Revisiting Predictions (QQQQ) (SPX) (TBT) (TLT)

ZacksIn this business, predictions are made all the time, but how often do folks look back and see how well the predictions have panned out? Well, here is a snippet from my June 2009 Strategy Report:

"This will not be a V shaped recovery. At best we are looking at a U, and there is a very real possibility that we are looking at an L. After both of the last two recessions, unemployment remained high (and even rose) for a very long time after the recession formally ended.

"That is likely to be the case this time around as well. The ‘green shoots’ that everyone has been talking about really mean that we are moving from the vertical portion of the U or the L to the horizontal. They do not say if there will be a right-side vertical (forming the U), let alone when it will come.

"For the time being, deflation remains a much bigger threat than inflation. This is mostly because the velocity of money has slowed dramatically. Remember the monetary equation for GDP: Money (M) x Velocity (V) = Price (P) x Quantity (Q). V has plunged, resulting in both Price (inflation) and Quantity (production) going down.

"The Fed has been desperately fighting this by increasing M. It does this by expanding its balance sheet. Historically, the Fed only had short-term T-bills on the asset side of its balance sheet. This made it relatively easy to shrink the money supply by letting those bills roll off.

"Now not only do the Fed assets hold more credit risk, they are also have a much longer duration. By the end of the year, the Fed will own almost 25% of all the Fannie/Freddie-backed paper in existence. If the Fed has to drain money from the system because V picks up, it will have to actually sell those securities, dramatically driving up mortgage rates. So through 2010, the danger is deflation; longer term, inflation remains a very significant threat."

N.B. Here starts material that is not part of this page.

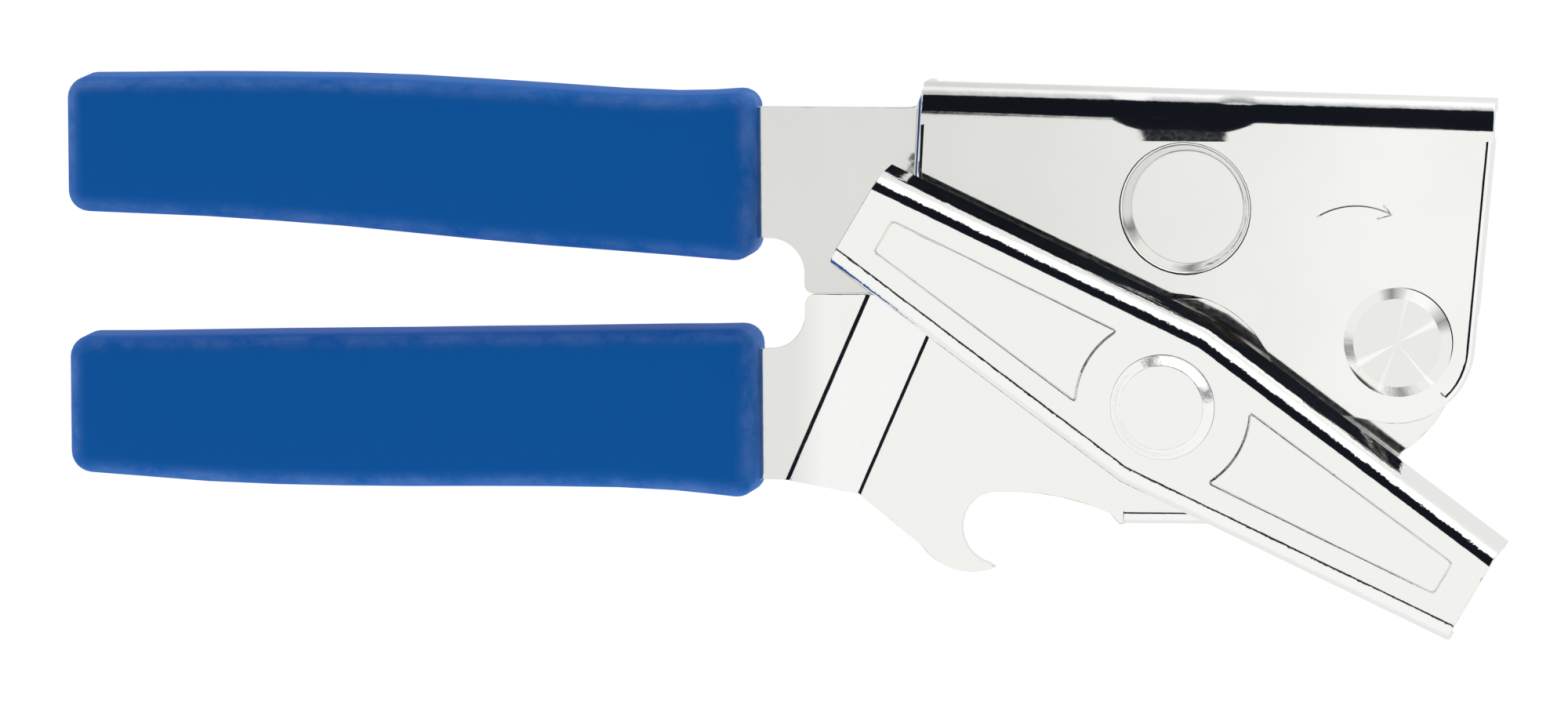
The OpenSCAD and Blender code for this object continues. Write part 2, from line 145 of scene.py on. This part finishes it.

I would say that events have largely borne out what I was saying almost two years ago. As far as the recovery is concerned, it has been somewhere between a U and an L shape (check-mark shape?). The Fed has had to not only complete the first round of quantitative easing discussed, but move on to QE2, which is now just about completed.

Still, inflation — especially at the core level — is not a major problem. QE2 did manage to remove deflation as a major threat. The Fed now plans to hold tight, and simply reinvest the coupons and roll over those securities that mature.

With unemployment still at 9.0% and the economy well below potential, frankly I would prefer to the Fed move on to QE3, but I don’t think that is likely to happen. Raising the Fed Funds rate, or selling off the accumulated securities (i.e. tightening policy) would be a major mistake right now. I would also favor more fiscal stimulus, in the form of infrastructure investment/repair especially. However, in the current political environment that also is not likely to happen.

My prediction/analysis later in the same document on business investment was a bit too pessimistic:

"Spending on equipment and software has collapsed for a very good reason — namely, that the existing capacity is not being used. Why should a company buy a new lathe when they have ten of them sitting and gathering dust on the shop floor?

"Investment is always a much more volatile part of GDP than consumer or government spending. When it starts to go up, it could go up very significantly. However, I do not expect that to happen any time soon. At the very least we need to see capacity utilization get back up over 75% from the current 69.3% before we start to see any real pick up on business spending on equipment and software. Even 75% is a level that has historically indicated a very deep recession. Normal is about 80%."

In reality, in the 8 quarters since the prediction was made (including the 2Q of 2009, that was not released at that point) growth in investment in equipment and software has averaged 12.4%, and the average contribution to GDP growth has been 0.80 points, while overall growth has averaged 2.35%. In other words, equipment and software investment has been responsible for 34% of the overall growth over the last two years.

In the process, it has grown to be just 7.38% of the overall economy. Capacity utilization has increased to 76.8%, but spending picked up while the number was rising, not after it rose to what would normally be considered an anemic level (from a just-plain-awful level).